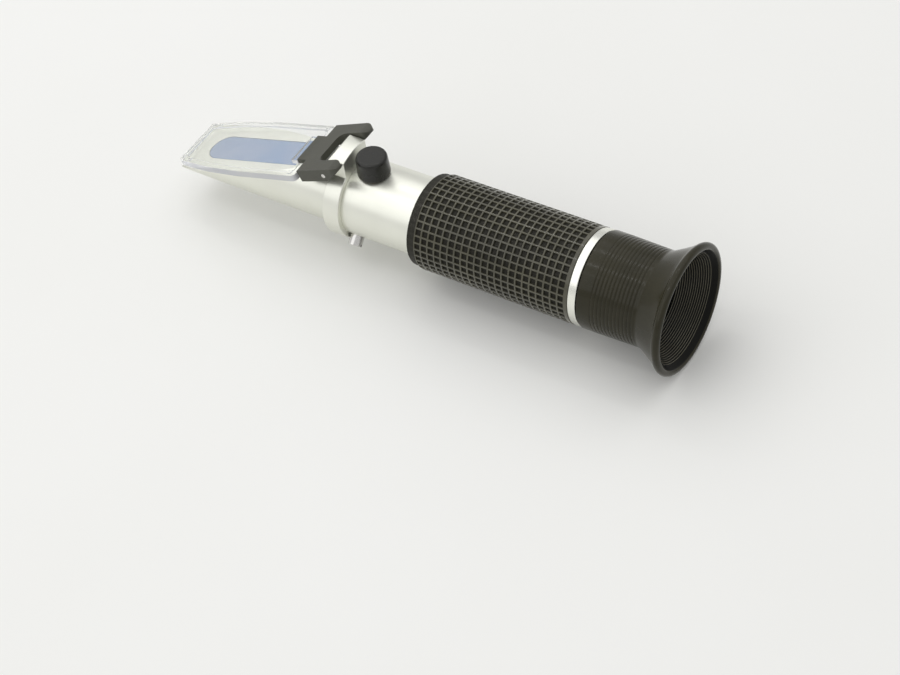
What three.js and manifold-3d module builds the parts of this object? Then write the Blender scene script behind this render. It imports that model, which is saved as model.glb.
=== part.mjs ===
// A handheld brix refractometer with automatic temperature compensation.
// Millimetres, +X along the optical axis from the prism's tip to the eyecup, +Z up.
// While it is built, x is zero where the rubber grip starts and z is zero on the optical axis.
import * as THREE from "three";
import { mergeVertices } from "three/addons/utils/BufferGeometryUtils.js";
import Module from "manifold-3d";

const wasm = await Module();
wasm.setup();

// Fineness of the round shapes, in steps round a turn.
const outerSteps = 48;
const innerSteps = 36;
const smallSteps = 20;
const arcSteps = 6;

// Clearances shared by all pieces.
const fitClearance = 0.1;
const runningClearance = 0.3;
const overrun = 2;
const mergeTolerance = 1e-4;

// Main tube: one aluminium barrel from the prism housing to the eyepiece.
const tubeRadius = 10.9;
const tubeBore = 9.3;
const neckLength = 22.5;
const spigotLength = 4.4;
const sealThickness = 0.8;
const spigotRadius = 10.4;
const tubeTail = 10.9;
const tubeEdge = 0.3;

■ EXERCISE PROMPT
Every line above should be printed again exactly as it stands.

■ SOLUTION TO THE EXERCISE
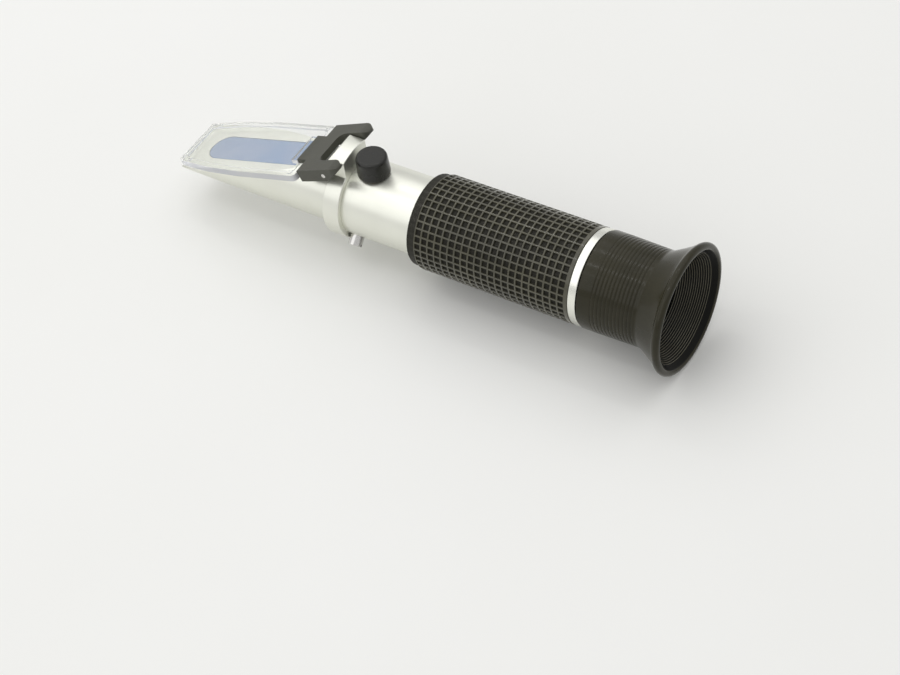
What three.js and manifold-3d module builds the parts of this object? Then write the Blender scene script behind this render. It imports that model, which is saved as model.glb.
=== part.mjs ===
// A handheld brix refractometer with automatic temperature compensation.
// Millimetres, +X along the optical axis from the prism's tip to the eyecup, +Z up.
// While it is built, x is zero where the rubber grip starts and z is zero on the optical axis.
import * as THREE from "three";
import { mergeVertices } from "three/addons/utils/BufferGeometryUtils.js";
import Module from "manifold-3d";

const wasm = await Module();
wasm.setup();

// Fineness of the round shapes, in steps round a turn.
const outerSteps = 48;
const innerSteps = 36;
const smallSteps = 20;
const arcSteps = 6;

// Clearances shared by all pieces.
const fitClearance = 0.1;
const runningClearance = 0.3;
const overrun = 2;
const mergeTolerance = 1e-4;

// Main tube: one aluminium barrel from the prism housing to the eyepiece.
const tubeRadius = 10.9;
const tubeBore = 9.3;
const neckLength = 22.5;
const spigotLength = 4.4;
const sealThickness = 0.8;
const spigotRadius = 10.4;
const tubeTail = 10.9;
const tubeEdge = 0.3;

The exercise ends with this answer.